# start of ITEMS

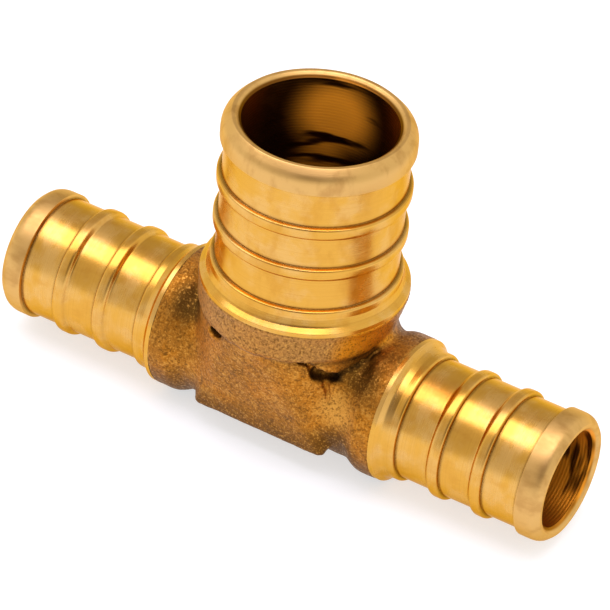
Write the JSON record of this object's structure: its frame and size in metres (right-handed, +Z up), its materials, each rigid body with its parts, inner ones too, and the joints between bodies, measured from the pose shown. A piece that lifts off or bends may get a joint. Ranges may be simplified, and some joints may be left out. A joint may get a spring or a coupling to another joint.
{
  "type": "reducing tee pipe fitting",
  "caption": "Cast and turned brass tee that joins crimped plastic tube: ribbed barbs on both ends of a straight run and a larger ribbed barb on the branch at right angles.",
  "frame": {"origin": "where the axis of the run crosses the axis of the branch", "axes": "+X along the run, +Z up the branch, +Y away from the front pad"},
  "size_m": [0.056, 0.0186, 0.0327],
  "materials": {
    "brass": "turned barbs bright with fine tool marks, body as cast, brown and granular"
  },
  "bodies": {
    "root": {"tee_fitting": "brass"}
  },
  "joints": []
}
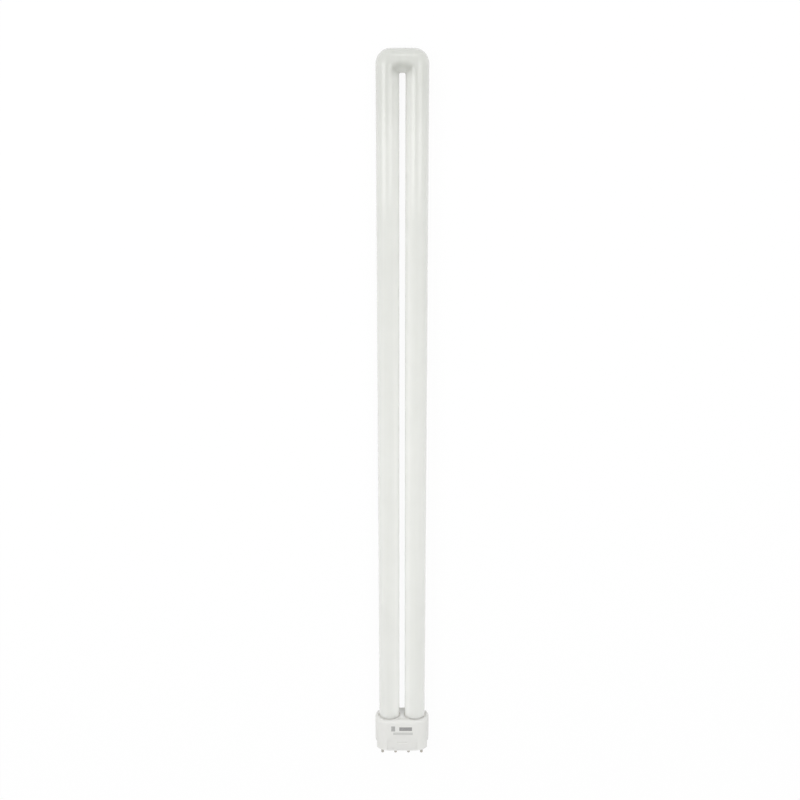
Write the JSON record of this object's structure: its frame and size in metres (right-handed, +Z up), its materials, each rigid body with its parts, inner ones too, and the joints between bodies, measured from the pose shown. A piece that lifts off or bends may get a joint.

# end of ITEMS

# WHAT YOU WILL DO
Please reproduce the entire listing, exactly as shown.

# FINISHED ANSWER
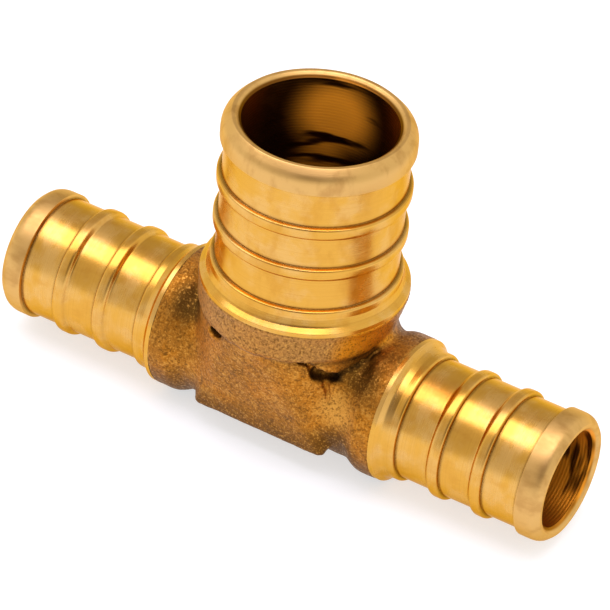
Write the JSON record of this object's structure: its frame and size in metres (right-handed, +Z up), its materials, each rigid body with its parts, inner ones too, and the joints between bodies, measured from the pose shown. A piece that lifts off or bends may get a joint. Ranges may be simplified, and some joints may be left out. A joint may get a spring or a coupling to another joint.
{
  "type": "reducing tee pipe fitting",
  "caption": "Cast and turned brass tee that joins crimped plastic tube: ribbed barbs on both ends of a straight run and a larger ribbed barb on the branch at right angles.",
  "frame": {"origin": "where the axis of the run crosses the axis of the branch", "axes": "+X along the run, +Z up the branch, +Y away from the front pad"},
  "size_m": [0.056, 0.0186, 0.0327],
  "materials": {
    "brass": "turned barbs bright with fine tool marks, body as cast, brown and granular"
  },
  "bodies": {
    "root": {"tee_fitting": "brass"}
  },
  "joints": []
}
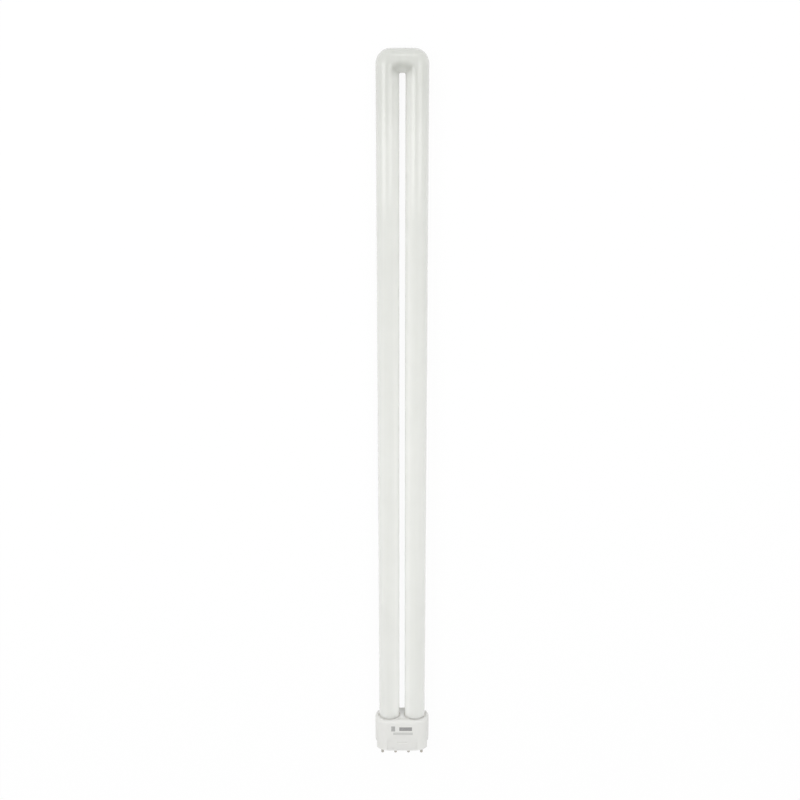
Write the JSON record of this object's structure: its frame and size in metres (right-handed, +Z up), its materials, each rigid body with its parts, inner ones too, and the joints between bodies, measured from the pose shown. A piece that lifts off or bends may get a joint.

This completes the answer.